Prepared testimony of Peter F. Theis before the Subcommittee on Courts, the Internet, and Intellectual Property of the Committee on the Judiciary.

Thursday, June 20, 2002

______________________

 

 

Good Afternoon.  I want to thank Congressman Manzullo for the opportunity to address my concerns regarding the reexamination issue being deliberated by this Committee.

 

Patentees are the guests of honor at the patent party.  Independent inventors, especially, have created immense wealth for this country, millions of job opportunities, and spawned entire industries.  The independent inventors invent for financial and personal independence, putting at risk their own money, their family’s financial security, and their time.  Yet we are being vilified and demonized, ignored and expunged from the fabric of American society.  We are being taxed for our inventions, denied a period of exclusivity, and denied justice by the courts.  I don’t get it.

 

I know the ropes and understand the system.  In 1992, the telephone industry and their principal suppliers, employing at least 13 name law firms, ganged up and sued to either invalidate, or preferably seize my patent portfolio.  Derivative litigation continues ten years later.  I have faced the same huge cartel that has defeated the United States Government. I am seasoned as few are.

 

I want to share with you from my experiences what happens when the patent system fails to protect the high technology small business.  I have been responsible for the creation of immense wealth for others.  The next time you want to throw your telephone through the window because of that damned push this say that machine, be aware there is a technology so sophisticated that you can’t differentiate it from a live operator.  Today, this natural speech technology, which I invented, and only my company has, is a trade secret.  This technology is offered only as a service because to sell equipment or software would expose our technology to theft.  To survive, we have to keep a low market profile and not put major players at risk.  If a truck hits me on the way out, the technology goes with me. Trade secrets are the sole alternative to ineffective patents.  The public and this government are not aware of this technology and others brighter than me can not build on the disclosure this technology because of the failure of the patent system.

 

The people of this nation will likely never have the benefit of my patents for aircraft turbines without blades or technology to keep cars from going into sudden spins on wet or icy roads.  There is now a disincentive to innovation and risking development.  Other advances of mine will follow me to the grave. 

 

With this insight, reflect on other independent inventors and small businesses that, like me, have given up; those few risk takers that combine the rare and precious attributes of a creative capability and follow through.  Think about how much they could have contributed to our nation’s wealth and well being that has now been lost.
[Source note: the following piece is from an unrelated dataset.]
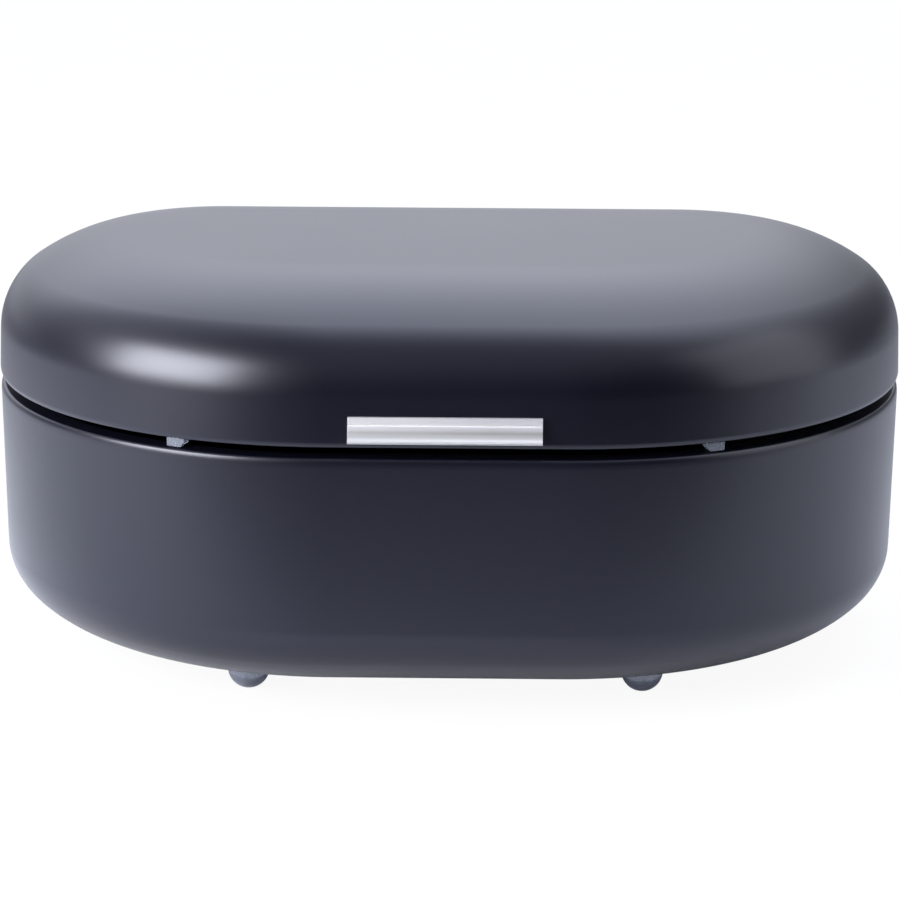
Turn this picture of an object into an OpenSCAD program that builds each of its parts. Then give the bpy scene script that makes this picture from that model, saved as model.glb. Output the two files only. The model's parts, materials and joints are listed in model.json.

Edison and Bell are getting old as icons of American ingenuity.  There is not even one contemporary patent hero to whom we can point.

.  Thomas

 

This reexamination act, HR 1886, properly dubbed The Infringer Protection Act, brings down the cost of defense for infringers.  Reexamination, unlike litigation, eliminates all risk of loss from an adverse decision.  Because an industry can legally gang up against a patentee, they will succeed in defeating a patentee, at a low cost, by sequentially raising one reexamination challenge after another.  Since licensing fees and settlement fees generally correspond to the risks and costs of litigation to the infringer, it must follow that the patent property owner will get substantially less in licensing fees, if anything at all.

 

But the worst part of the proposed Infringers Benevolent Act is that the Federal Circuit can review rational and studied reexamination rulings of PTO.  In the United States, we have two sets of laws, one that follows legal precedent and a second, a much larger body of law that does not.  They are called “unpublished decisions”.  In true Orwellian Doublespeak, this term means these rulings cannot be cited as precedent.  It has nothing to do with whether they are published.  This practice of having two standards of law is preordained to result in inequity, inconsistency and injustice.  It is a license to the judiciary for abuse, corruption, fraud, mediocrity and incompetence – and the Federal Circuit uses that license liberally.  Incredibly, the very same judges that make these decisions can plant this “unpublished” imprimatur on these decisions to avoid review en banc, by a superior court or by the legal profession.  An appeal has become little more than a beauty contest.  A ruling by the Federal Circuit is rule by fiat.

 

Before the Infringement Promotion Act should even be considered by this Committee, all decisions of the Federal Circuit must be made precedential. Under our two sets of law concept, the term “Justice” joins the lexicon of Orwellian Doublespeak.  It hurts me to think of the innocent people in prison today because their appeal rights were based on the secret, arbitrary so called “law”.  Having two sets of laws in this country is a ticking time bomb, that, left uncorrected, must lead, eventually, to the loss of liberty for all of us.

 

For a small business today, a patent affords no monopoly, siphons away scarce executive time and energy from the limited number of people involved in running the business, and precious capital, with little hope of recovery.  HR 1886 is the final nail to seal the patent coffin.  HR1886 is a win-win for infringers, and a lose-lose for inventors.  It is a no-brainer lose-lose for the investment community and for the American public.  Thank you.